Mental Health to hold west side lease sale; negotiates lease near Sterling Five-tract sale west of Tyonek is for leases expiring Jan. 31; Marathon requested negotiated lease for scattered parcels in area where it already controls most oil and gas interests By Kristen Nelson PNA Editor-in-Chief
The Alaska Mental Health Trust Land Office will hold a competitive oil and gas lease sale Feb. 15 for five tracts, approximately 17,375 acres, on the west side of Cook Inlet, northwest of Tyonek. The agency has also negotiated an oil and gas lease of approximately 2,200 acres near Sterling to Marathon Oil Co.
Best interest decisions on both actions were signed Nov. 29 by Stephen Planchon, executive director of the Trust Land Office. Written comments on the decisions are due Dec. 31.
The west side sale acreage is in five existing oil and gas leases which expire Jan. 31 in T12N-R12W and T13N-R11W, Seward Meridian.
The lease term will be five years; bonus bid is $5 per acre; royalty is 10.5 percent for the first five years and 12.5 percent thereafter; rents are $1 per acre in the first year graduating up to $3 per acre in year five and beyond if the leases are held by production.
The Trust Land Office said that it “may require that the successful bidder on Tract 174… demonstrate its intent to drill a shallow gas exploration well in the southeast corner of the lease … due to the close proximity of the Lone Creek No. 1 well on the adjacent Cook Inlet Region Inc. lease.”

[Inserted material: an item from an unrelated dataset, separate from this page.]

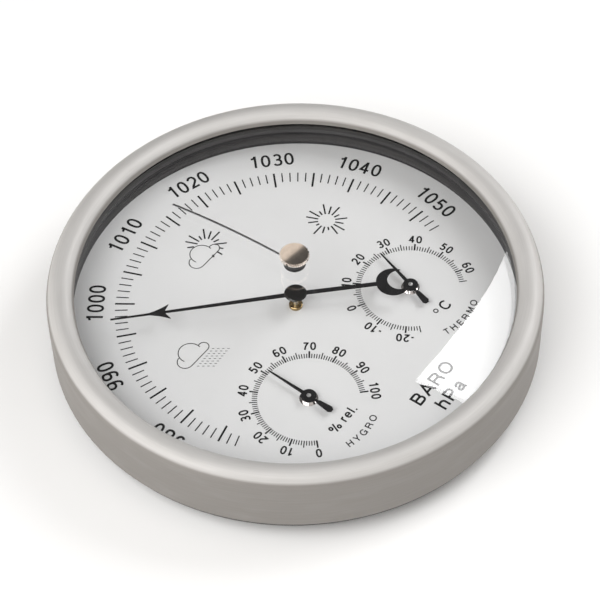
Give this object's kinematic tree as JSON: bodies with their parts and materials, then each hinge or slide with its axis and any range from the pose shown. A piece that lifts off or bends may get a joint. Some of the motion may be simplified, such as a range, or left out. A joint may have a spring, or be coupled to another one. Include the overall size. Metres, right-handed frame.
{
  "type": "aneroid barometer",
  "caption": "Round wall barometer with a brushed steel case, domed glass, a set pointer, and small thermometer and hygrometer dials.",
  "frame": {"origin": "centre of the flat rear boss, on the dial axis, where the barometer rests on its back", "axes": "+Z out of the dial towards the reader, +Y towards 12 o'clock, +X towards 3 o'clock"},
  "size_m": [0.132, 0.132, 0.0342],
  "materials": {
    "brushed_case": "satin",
    "glass": "gloss",
    "rubber": "matte",
    "dark_plastic": "satin",
    "dial_white": "satin",
    "cover_plastic": "satin",
    "screw_steel": "polished",
    "screw_brass": "polished",
    "bush_brass": "polished",
    "plate_brass": "satin",
    "plate_steel": "satin",
    "spring_steel": "satin",
    "capsule_nickel": "satin",
    "hand_black": "satin",
    "cap_black": "gloss",
    "bush_chrome": "polished",
    "knob_nickel": "polished",
    "set_hand_steel": "satin",
    "coil_bimetal": "satin",
    "coil_hygro": "matte"
  },
  "bodies": {
    "case": {"case_ring": "brushed_case", "glass": "glass", "glass_gasket": "rubber", "spacer_ring": "dark_plastic", "dial_plate": "dial_white", "rear_cover": "cover_plastic", "movement_screws": "screw_steel", "base_plate": "plate_brass", "capsule_stud": "screw_brass", "lower_diaphragm": "capsule_nickel", "upper_diaphragm": "capsule_nickel", "spring_bracket": "plate_steel", "bracket_screws": "screw_steel", "spring_clamp": "plate_steel", "clamp_screws": "screw_steel", "rocker_frame": "plate_brass", "rocker_frame_screws": "screw_steel", "hairspring": "spring_steel", "hairspring_stud": "bush_brass", "bridge_pillars": "bush_brass", "arbor_bridge": "plate_brass", "bridge_screws": "screw_steel", "arbor_bush": "bush_brass", "glass_bush": "cover_plastic", "thermo_frame": "plate_steel", "thermo_bush": "bush_chrome", "thermo_coil": "coil_bimetal", "hygro_frame": "plate_steel", "hygro_bush": "bush_chrome", "hygro_coil": "coil_hygro"},
    "adjuster": {"adjuster_screw": "screw_brass"},
    "pressure_pointer": {"pointer_arbor": "screw_steel", "hairspring_collet": "bush_brass", "hand_collet": "bush_brass", "baro_hand": "hand_black", "baro_hub_cap": "cap_black"},
    "rocker": {"rocker_shaft": "screw_steel", "chain": "screw_steel"},
    "lever": {"capsule_post": "screw_brass", "main_spring": "spring_steel", "lever_arm": "plate_steel", "lever_rivets": "screw_brass", "link_rod": "screw_steel"},
    "thermo_pointer": {"thermo_arbor": "screw_steel", "thermo_hand": "hand_black"},
    "hygro_pointer": {"hygro_arbor": "screw_steel", "hygro_hand": "hand_black"},
    "set_pointer": {"set_knob": "knob_nickel", "set_collar": "cover_plastic", "set_stem": "screw_steel", "set_spring_washer": "spring_steel", "set_hand": "set_hand_steel", "set_nut": "screw_brass"}
  },
  "joints": [
    {"name": "baro_hand_turn", "type": "hinge", "parent": "case", "child": "pressure_pointer", "pos_m": [0, 0, 0.0176], "axis": [0, 0, -1], "range_deg": [-61.9, 154.1], "deforming": ["hairspring"]},
    {"name": "rocker_swing", "type": "hinge", "parent": "case", "child": "rocker", "pos_m": [-0.00495, 0.00495, 0.0052], "axis": [-0.7071, -0.7071, 0], "range_deg": [-12.5, 31], "deforming": ["chain"]},
    {"name": "lever_swing", "type": "hinge", "parent": "case", "child": "lever", "pos_m": [-0.03055, 0.03055, 0.01005], "axis": [0.7071, 0.7071, 0], "range_deg": [-0.75, 1.85], "stiffness_Nm_per_rad": 0.02, "deforming": ["main_spring", "upper_diaphragm"]},
    {"name": "thermo_hand_turn", "type": "hinge", "parent": "case", "child": "thermo_pointer", "pos_m": [0.0231, -0.0214, 0.01395], "axis": [0, 0, -1], "range_deg": [-153.8, 116.2], "stiffness_Nm_per_rad": 0.000002, "deforming": ["thermo_coil"]},
    {"name": "hygro_hand_turn", "type": "hinge", "parent": "case", "child": "hygro_pointer", "pos_m": [-0.0231, -0.0214, 0.01395], "axis": [0, 0, -1], "range_deg": [-137.2, 132.8], "stiffness_Nm_per_rad": 0.000002, "deforming": ["hygro_coil"]},
    {"name": "set_hand_turn", "type": "hinge", "parent": "case", "child": "set_pointer", "pos_m": [0, 0, 0.0302], "axis": [0, 0, -1], "continuous": true},
    {"name": "adjuster_turn", "type": "hinge", "parent": "case", "child": "adjuster", "pos_m": [-0.0321, 0.0321, 0.002], "axis": [0, 0, 1], "range_deg": [-360, 360]}
  ],
  "couplings": [
    {"joint": "rocker_swing", "follows": "baro_hand_turn", "ratio": 0.2},
    {"joint": "lever_swing", "follows": "baro_hand_turn", "ratio": 0.011686}
  ]
}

If coalbed methane is the only resource being produced by year five, the lease will be terminated as to all other non-producing horizons at that time.
Scattered Sterling parcels in negotiated lease The Trust Land Office said that Marathon Oil requested the negotiated lease in the Sterling area. The scattered parcels are in a relatively undeveloped area north of the Sterling Highway and west of the Moose River in sections 5, 6, 7 and 8 of T5N-R8W; sections 1, 2, 4, 5, 6, 7, 8, 11 and 12 of T5N-R9W; and section 1 of T5N-R10W, Seward Meridian.

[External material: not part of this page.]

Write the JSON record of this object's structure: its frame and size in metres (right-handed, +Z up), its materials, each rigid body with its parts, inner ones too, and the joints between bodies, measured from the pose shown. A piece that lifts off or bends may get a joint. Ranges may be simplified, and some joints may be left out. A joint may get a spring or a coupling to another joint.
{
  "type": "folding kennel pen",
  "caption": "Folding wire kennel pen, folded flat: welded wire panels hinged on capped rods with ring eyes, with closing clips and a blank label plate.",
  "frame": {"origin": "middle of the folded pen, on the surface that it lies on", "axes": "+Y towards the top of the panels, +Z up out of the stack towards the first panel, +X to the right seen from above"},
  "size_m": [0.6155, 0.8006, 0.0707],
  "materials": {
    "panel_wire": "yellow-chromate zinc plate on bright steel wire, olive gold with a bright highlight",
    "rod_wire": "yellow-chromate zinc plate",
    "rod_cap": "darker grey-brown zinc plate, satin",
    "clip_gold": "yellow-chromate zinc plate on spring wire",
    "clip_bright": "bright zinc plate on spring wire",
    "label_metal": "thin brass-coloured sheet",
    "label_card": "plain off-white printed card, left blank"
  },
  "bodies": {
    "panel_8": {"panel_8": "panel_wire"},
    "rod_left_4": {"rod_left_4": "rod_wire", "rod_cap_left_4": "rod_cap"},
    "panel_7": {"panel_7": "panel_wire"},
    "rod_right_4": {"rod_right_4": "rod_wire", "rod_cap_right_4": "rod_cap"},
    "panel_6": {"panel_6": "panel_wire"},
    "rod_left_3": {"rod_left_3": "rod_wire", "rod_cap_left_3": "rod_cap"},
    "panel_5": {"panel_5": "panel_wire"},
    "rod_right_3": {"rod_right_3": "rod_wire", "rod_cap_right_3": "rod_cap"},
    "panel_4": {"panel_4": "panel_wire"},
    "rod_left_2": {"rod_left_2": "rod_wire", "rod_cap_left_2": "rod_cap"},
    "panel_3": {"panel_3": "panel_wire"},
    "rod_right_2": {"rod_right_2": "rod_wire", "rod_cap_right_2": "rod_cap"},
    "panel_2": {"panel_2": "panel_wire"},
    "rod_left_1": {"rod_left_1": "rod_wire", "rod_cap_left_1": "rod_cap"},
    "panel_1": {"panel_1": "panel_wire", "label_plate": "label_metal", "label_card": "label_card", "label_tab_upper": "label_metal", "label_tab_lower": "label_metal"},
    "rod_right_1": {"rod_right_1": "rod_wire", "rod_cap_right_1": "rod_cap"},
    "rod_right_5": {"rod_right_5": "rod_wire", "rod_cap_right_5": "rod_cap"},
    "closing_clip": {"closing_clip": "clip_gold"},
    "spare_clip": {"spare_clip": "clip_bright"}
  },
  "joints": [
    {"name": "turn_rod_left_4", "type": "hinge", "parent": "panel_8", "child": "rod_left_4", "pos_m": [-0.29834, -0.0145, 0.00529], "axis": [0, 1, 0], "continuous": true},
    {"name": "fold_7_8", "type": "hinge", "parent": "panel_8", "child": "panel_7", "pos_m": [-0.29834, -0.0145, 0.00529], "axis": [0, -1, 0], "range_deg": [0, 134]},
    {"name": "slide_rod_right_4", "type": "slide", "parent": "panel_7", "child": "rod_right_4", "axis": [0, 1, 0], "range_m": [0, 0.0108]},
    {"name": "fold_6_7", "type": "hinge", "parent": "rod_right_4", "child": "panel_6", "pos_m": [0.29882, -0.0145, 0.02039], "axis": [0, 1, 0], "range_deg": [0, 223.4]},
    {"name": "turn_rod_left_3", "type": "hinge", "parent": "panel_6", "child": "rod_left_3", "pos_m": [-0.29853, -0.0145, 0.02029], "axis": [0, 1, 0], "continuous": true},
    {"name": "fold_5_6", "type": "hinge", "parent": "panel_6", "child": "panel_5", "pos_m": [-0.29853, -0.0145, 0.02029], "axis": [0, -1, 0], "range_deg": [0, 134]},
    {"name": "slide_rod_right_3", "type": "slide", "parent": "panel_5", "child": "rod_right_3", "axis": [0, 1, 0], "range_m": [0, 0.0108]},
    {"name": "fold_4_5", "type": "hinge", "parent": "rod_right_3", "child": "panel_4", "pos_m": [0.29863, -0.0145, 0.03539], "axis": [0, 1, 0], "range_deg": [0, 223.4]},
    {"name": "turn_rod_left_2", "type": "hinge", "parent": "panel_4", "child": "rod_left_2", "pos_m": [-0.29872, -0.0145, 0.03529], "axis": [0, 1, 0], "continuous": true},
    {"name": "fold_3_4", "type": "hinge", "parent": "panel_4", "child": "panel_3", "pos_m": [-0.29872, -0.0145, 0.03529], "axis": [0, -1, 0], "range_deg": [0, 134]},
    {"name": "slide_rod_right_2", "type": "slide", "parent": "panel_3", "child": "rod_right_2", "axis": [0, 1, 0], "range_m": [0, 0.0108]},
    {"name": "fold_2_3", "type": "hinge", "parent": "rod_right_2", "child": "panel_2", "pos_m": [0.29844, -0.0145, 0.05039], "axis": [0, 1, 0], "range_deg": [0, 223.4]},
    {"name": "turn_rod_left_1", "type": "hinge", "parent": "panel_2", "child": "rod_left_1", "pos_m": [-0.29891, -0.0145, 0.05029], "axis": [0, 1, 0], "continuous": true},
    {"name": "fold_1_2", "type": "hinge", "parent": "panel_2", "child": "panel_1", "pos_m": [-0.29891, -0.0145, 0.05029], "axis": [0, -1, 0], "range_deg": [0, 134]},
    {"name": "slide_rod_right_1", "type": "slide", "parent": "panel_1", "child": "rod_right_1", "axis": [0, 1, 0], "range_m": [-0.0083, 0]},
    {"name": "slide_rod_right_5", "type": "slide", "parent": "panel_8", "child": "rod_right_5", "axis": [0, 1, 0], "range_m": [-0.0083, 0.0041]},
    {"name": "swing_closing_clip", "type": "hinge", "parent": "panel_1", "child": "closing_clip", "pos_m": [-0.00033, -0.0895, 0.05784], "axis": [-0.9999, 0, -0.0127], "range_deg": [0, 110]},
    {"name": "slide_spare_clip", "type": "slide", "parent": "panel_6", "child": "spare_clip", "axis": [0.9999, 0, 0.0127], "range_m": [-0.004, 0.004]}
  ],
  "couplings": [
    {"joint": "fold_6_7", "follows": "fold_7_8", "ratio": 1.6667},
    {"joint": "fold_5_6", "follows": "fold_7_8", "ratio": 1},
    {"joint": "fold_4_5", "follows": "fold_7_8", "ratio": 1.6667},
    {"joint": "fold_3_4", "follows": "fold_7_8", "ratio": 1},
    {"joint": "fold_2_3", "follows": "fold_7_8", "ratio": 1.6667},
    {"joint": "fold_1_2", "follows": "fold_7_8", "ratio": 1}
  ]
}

“Marathon is in the process of assembling acreage necessary to commence exploration for and possibly development of oil and gas resources in the Sterling area,” the Trust Land Office said. “Based upon efforts to date, Marathon effectively controls the area of interest with state and private leases.”

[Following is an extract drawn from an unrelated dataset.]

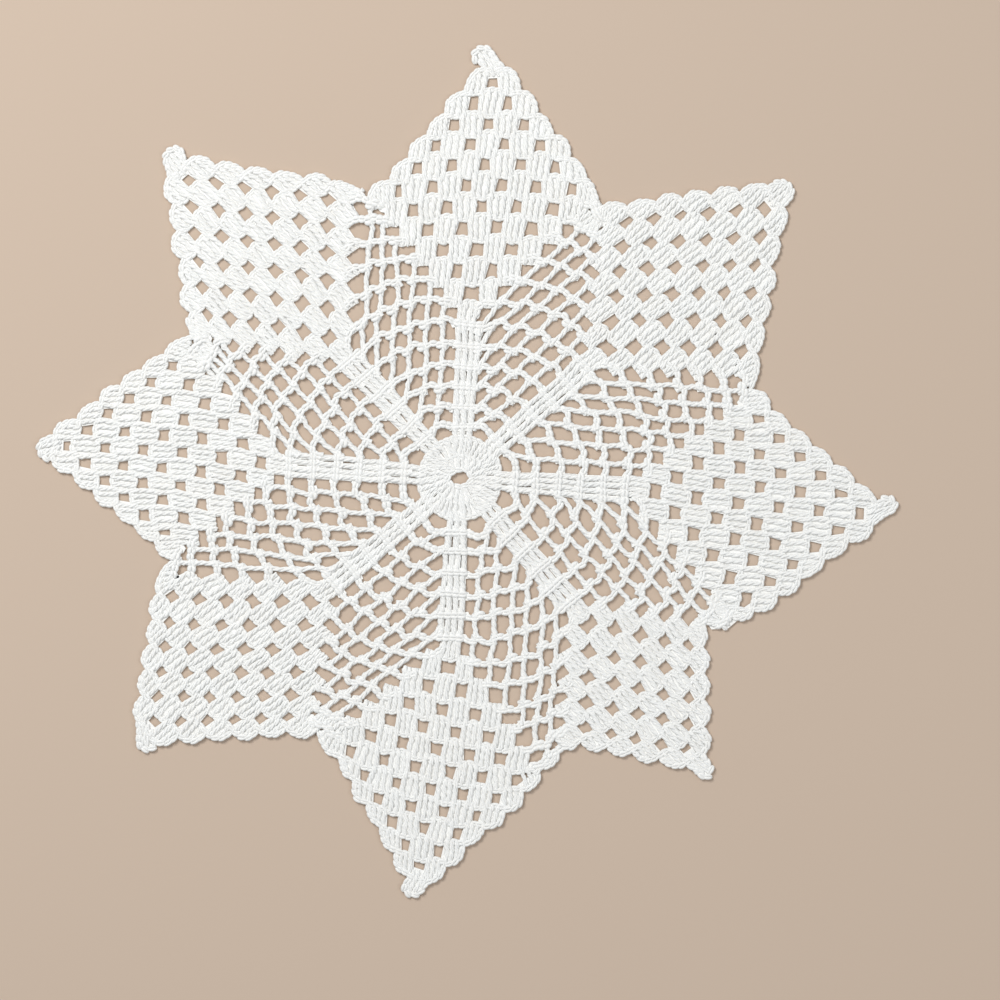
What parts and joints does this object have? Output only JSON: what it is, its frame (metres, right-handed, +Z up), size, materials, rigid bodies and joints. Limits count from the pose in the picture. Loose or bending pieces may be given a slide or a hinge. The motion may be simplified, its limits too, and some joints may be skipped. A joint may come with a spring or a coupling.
{
  "type": "lace doily",
  "caption": "Flat crocheted cotton doily: an eight-pointed star of solid ribs, open net sectors and pierced diamonds with a scalloped edge, to lie on a table.",
  "frame": {"origin": "middle of the outline's own box, on the underside that lies on the table", "axes": "+Z up, out of the face that shows; +Y towards one point of the star, +X towards the point two places clockwise from it"},
  "size_m": [0.3006, 0.2974, 0.0016],
  "materials": {
    "cotton": "white mercerised crochet cotton"
  },
  "bodies": {
    "root": {"doily": "cotton"}
  },
  "joints": []
}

The Trust Land Office said that because of Marathon’s land interest in the area “it is unlikely that another credible oil and gas company would bid on the Trust land if offered competitively.”
With the Trust Land Office lease in place, Marathon is expected to proceed with a 3-D seismic study to target the best locations for wells.
Terms of the lease include: a five-year term; bonus bid exceeds the average of $9.64 an acre received in the September Trust Land Office lease sale; royalty exceeds the standard 12.5 percent; rents are $1 per acre in the first year graduating up to $3 per acre in year five and beyond if the leases are held by production; if coalbed methane is the only resource being produced by year five, the lease will be terminated to all other non-producing horizons.